Problem to work on =>
Reproduce precisely the lines of the listing below, starting with the line that contains "Continue the build123d" and stopping after the line that contains "floor.visible_glossy = False"; include nothing else.

Input =>
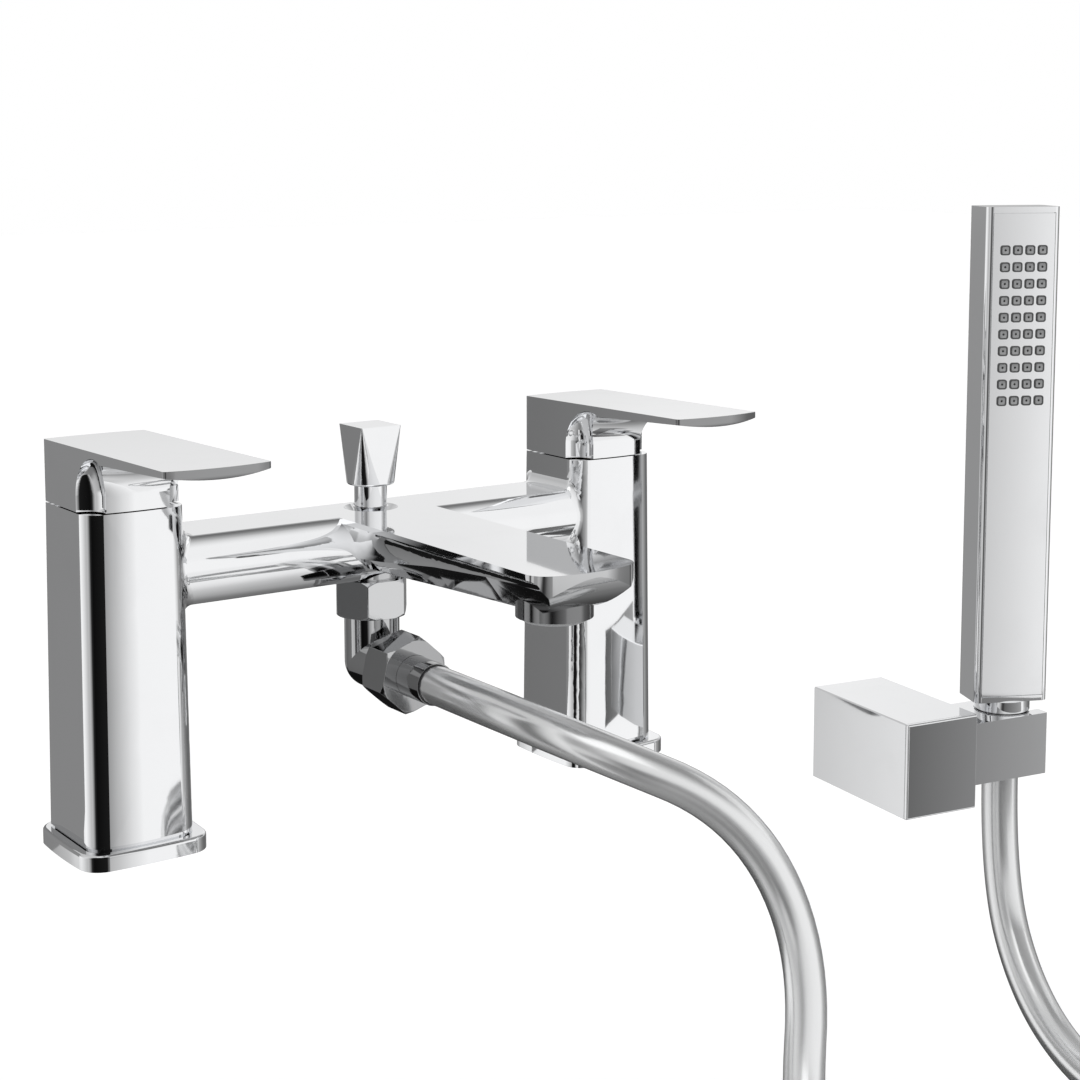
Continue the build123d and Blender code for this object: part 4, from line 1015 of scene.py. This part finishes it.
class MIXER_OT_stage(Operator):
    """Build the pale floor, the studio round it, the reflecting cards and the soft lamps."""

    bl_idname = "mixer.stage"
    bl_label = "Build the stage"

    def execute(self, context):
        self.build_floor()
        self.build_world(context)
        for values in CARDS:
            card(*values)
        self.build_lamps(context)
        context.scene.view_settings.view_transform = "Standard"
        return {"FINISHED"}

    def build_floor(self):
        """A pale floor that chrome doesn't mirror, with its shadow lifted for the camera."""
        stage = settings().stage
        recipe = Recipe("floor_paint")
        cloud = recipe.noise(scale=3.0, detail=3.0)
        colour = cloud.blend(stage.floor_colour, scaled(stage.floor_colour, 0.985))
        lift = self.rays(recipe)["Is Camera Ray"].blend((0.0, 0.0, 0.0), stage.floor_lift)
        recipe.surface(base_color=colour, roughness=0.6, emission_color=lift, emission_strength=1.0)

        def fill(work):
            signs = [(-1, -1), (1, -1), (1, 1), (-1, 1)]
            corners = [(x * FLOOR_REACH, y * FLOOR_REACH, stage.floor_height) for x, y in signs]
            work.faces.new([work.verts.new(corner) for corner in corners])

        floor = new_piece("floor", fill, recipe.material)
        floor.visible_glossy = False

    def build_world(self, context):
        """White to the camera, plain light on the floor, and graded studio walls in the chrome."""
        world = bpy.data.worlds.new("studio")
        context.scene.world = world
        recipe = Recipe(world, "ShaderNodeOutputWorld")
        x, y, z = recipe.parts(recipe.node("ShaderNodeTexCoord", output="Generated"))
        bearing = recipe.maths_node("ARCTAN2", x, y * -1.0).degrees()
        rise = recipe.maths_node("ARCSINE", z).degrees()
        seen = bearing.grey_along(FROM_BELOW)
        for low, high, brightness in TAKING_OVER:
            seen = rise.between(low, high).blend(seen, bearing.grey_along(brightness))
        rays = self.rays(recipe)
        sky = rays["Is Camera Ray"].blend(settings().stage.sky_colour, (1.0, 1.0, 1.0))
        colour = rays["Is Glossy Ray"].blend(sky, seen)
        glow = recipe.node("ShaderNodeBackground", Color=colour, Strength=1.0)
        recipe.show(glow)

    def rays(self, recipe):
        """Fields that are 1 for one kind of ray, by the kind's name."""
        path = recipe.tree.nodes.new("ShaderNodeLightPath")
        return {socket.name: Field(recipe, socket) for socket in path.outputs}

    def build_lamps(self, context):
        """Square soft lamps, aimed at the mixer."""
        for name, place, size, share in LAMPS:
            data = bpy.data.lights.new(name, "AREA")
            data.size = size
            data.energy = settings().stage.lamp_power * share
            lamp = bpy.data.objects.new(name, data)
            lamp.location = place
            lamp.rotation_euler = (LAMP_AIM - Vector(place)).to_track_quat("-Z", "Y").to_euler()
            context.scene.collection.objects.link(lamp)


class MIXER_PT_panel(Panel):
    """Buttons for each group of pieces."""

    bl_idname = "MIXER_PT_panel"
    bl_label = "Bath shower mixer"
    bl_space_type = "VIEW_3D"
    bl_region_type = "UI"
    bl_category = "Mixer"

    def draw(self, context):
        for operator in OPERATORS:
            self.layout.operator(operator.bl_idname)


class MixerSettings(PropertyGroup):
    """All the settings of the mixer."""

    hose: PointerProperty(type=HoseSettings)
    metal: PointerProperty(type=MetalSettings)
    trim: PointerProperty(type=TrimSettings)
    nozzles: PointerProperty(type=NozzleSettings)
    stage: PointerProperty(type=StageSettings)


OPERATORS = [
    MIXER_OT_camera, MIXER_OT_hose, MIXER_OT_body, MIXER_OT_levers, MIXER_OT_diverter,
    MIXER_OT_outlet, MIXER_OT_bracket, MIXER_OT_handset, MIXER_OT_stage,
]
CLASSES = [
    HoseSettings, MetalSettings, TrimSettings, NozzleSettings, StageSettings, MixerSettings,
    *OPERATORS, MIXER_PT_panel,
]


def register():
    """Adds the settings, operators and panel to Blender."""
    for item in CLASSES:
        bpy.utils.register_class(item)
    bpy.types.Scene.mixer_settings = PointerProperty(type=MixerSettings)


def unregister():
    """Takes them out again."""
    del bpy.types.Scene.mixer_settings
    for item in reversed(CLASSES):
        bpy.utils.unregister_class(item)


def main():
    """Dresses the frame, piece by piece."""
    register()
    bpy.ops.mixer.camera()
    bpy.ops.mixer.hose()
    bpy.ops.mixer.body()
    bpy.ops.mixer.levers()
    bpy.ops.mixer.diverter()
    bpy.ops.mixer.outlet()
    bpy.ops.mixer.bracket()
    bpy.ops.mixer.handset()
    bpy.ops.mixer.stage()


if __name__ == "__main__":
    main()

==

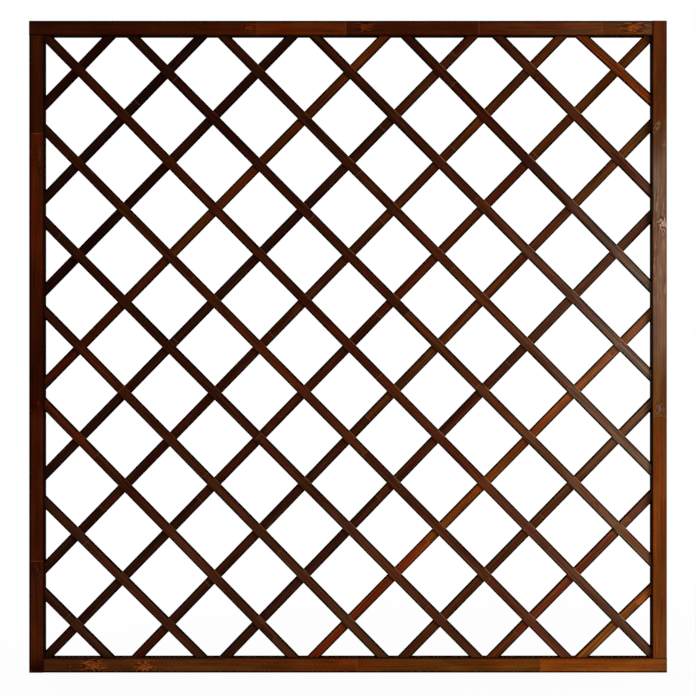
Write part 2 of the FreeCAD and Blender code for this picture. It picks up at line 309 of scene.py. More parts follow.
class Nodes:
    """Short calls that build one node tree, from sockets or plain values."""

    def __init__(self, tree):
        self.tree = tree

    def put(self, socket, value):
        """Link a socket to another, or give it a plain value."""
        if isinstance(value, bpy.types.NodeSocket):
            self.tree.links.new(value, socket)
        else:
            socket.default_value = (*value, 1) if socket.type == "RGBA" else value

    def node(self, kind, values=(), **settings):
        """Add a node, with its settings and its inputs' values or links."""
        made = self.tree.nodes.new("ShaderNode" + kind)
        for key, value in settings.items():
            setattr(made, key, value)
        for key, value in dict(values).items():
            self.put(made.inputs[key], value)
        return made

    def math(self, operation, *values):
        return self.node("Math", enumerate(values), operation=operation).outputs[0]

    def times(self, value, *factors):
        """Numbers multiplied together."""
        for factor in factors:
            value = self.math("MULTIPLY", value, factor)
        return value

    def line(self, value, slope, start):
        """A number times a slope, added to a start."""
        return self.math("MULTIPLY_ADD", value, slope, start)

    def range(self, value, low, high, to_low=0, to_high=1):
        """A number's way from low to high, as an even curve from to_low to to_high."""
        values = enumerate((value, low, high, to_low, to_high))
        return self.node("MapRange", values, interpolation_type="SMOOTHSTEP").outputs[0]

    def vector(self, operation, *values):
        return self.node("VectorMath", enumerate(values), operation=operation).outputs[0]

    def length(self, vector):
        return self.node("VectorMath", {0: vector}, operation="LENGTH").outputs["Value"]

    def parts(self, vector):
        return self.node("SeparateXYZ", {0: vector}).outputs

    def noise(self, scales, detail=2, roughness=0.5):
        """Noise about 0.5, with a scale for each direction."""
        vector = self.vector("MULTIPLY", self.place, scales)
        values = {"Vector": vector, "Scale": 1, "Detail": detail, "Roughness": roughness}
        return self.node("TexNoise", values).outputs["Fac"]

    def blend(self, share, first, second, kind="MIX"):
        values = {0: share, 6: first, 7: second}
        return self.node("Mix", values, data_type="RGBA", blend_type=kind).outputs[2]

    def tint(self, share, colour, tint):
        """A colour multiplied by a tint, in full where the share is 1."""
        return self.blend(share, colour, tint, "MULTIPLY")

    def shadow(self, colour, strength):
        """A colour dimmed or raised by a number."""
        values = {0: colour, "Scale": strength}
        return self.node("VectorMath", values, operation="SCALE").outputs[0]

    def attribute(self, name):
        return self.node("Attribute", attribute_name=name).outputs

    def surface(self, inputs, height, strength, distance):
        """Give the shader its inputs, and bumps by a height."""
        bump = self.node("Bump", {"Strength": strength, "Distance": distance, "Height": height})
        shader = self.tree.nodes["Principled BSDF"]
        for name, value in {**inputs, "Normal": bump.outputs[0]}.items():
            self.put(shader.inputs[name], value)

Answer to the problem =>
Continue the build123d and Blender code for this object: part 4, from line 1015 of scene.py. This part finishes it.
class MIXER_OT_stage(Operator):
    """Build the pale floor, the studio round it, the reflecting cards and the soft lamps."""

    bl_idname = "mixer.stage"
    bl_label = "Build the stage"

    def execute(self, context):
        self.build_floor()
        self.build_world(context)
        for values in CARDS:
            card(*values)
        self.build_lamps(context)
        context.scene.view_settings.view_transform = "Standard"
        return {"FINISHED"}

    def build_floor(self):
        """A pale floor that chrome doesn't mirror, with its shadow lifted for the camera."""
        stage = settings().stage
        recipe = Recipe("floor_paint")
        cloud = recipe.noise(scale=3.0, detail=3.0)
        colour = cloud.blend(stage.floor_colour, scaled(stage.floor_colour, 0.985))
        lift = self.rays(recipe)["Is Camera Ray"].blend((0.0, 0.0, 0.0), stage.floor_lift)
        recipe.surface(base_color=colour, roughness=0.6, emission_color=lift, emission_strength=1.0)

        def fill(work):
            signs = [(-1, -1), (1, -1), (1, 1), (-1, 1)]
            corners = [(x * FLOOR_REACH, y * FLOOR_REACH, stage.floor_height) for x, y in signs]
            work.faces.new([work.verts.new(corner) for corner in corners])

        floor = new_piece("floor", fill, recipe.material)
        floor.visible_glossy = False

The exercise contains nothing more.